Data supplied:

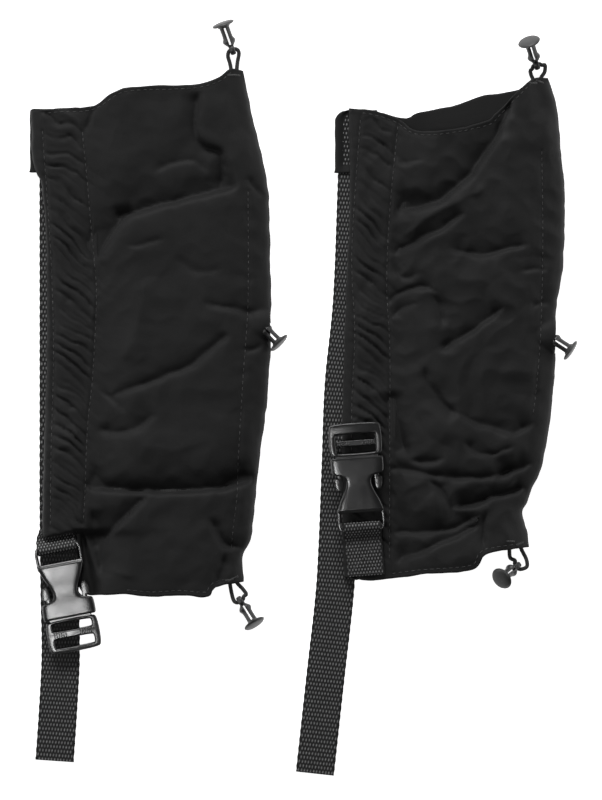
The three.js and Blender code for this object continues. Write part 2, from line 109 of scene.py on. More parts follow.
---
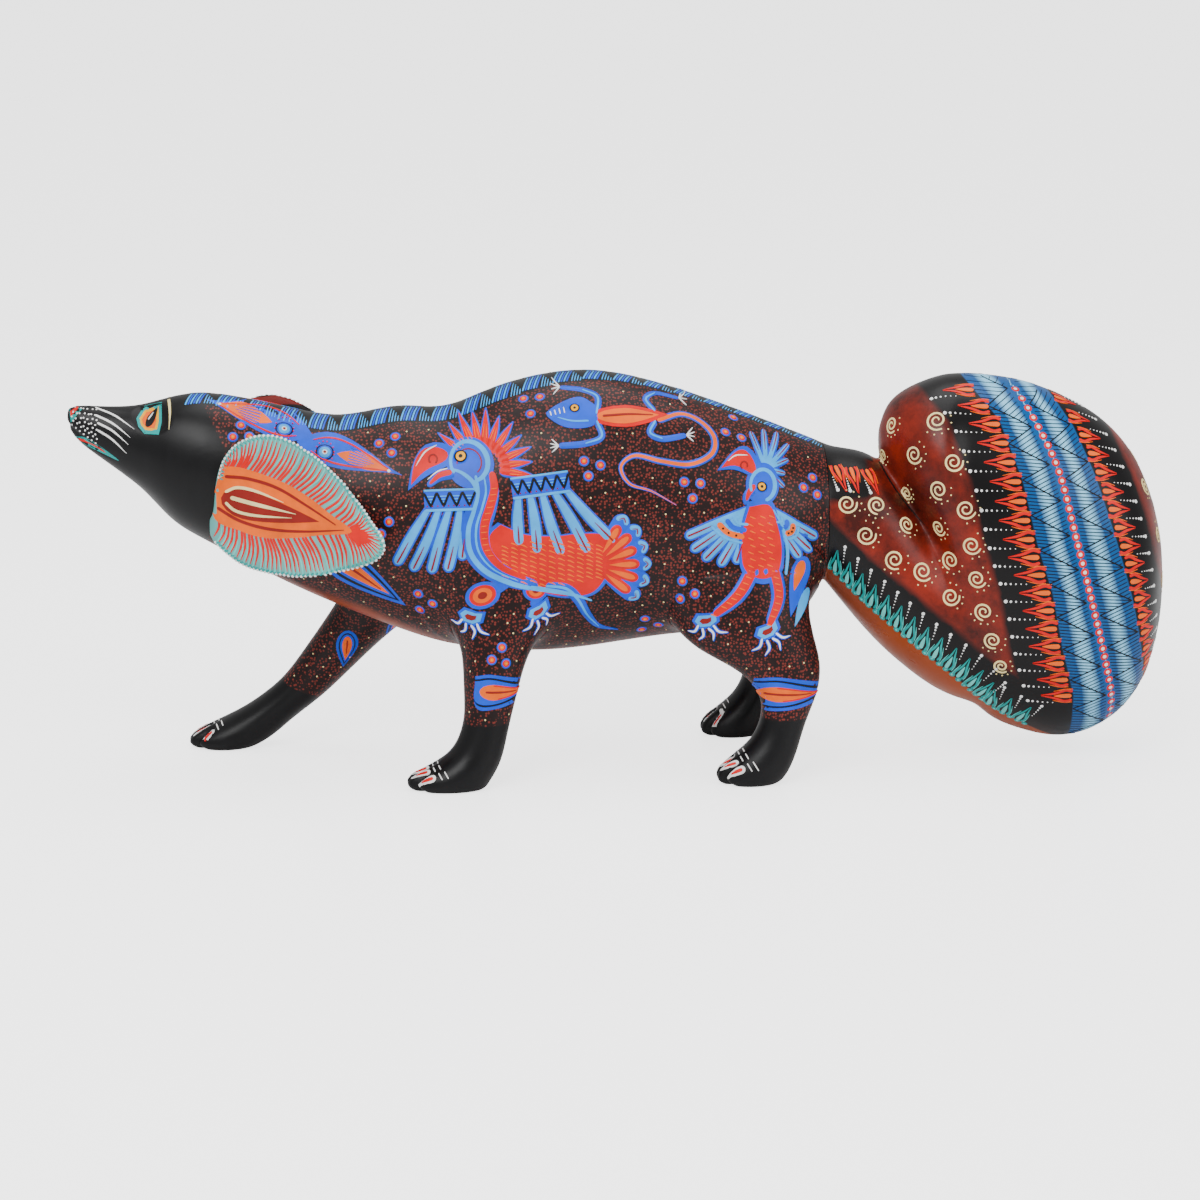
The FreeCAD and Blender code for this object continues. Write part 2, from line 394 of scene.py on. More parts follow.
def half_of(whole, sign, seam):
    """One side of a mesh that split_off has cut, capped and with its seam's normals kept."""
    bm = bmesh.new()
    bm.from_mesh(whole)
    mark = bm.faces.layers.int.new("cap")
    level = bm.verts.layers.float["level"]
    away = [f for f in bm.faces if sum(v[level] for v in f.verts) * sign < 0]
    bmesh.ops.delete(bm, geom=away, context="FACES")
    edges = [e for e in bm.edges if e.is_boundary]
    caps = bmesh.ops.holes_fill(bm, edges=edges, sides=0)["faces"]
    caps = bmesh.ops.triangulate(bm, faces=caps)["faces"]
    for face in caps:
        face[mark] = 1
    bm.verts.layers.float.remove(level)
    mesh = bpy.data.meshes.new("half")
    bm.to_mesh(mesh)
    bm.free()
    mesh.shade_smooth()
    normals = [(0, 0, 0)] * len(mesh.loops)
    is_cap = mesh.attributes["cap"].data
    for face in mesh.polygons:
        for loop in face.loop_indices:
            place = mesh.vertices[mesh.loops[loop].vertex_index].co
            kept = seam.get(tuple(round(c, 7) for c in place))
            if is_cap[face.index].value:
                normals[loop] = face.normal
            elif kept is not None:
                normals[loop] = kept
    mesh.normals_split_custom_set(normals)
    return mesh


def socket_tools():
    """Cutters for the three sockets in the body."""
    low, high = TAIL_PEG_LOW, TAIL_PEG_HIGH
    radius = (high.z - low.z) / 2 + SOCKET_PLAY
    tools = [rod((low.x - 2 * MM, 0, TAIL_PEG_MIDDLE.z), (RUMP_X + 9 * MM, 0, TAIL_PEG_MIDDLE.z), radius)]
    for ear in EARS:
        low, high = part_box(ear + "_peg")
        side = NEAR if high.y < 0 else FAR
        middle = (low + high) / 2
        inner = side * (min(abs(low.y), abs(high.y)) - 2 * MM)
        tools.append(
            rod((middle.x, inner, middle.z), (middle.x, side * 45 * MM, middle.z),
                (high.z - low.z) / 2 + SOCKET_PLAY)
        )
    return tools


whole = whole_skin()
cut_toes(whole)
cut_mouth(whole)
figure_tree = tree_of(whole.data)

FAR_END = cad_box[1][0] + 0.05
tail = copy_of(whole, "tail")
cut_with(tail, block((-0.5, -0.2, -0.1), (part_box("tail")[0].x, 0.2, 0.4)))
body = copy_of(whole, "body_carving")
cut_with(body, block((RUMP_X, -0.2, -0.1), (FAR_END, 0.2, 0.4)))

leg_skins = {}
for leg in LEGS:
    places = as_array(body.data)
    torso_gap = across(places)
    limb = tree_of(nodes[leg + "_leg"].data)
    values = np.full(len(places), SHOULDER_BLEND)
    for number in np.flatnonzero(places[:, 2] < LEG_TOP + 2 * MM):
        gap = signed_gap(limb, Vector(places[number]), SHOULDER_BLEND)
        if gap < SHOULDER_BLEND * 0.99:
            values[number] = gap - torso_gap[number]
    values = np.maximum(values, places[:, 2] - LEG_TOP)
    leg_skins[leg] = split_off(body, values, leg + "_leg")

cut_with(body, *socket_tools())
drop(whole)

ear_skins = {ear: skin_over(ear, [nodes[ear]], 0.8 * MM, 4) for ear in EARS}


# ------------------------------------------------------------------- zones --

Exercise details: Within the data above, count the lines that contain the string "Write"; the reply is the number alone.

Output: 2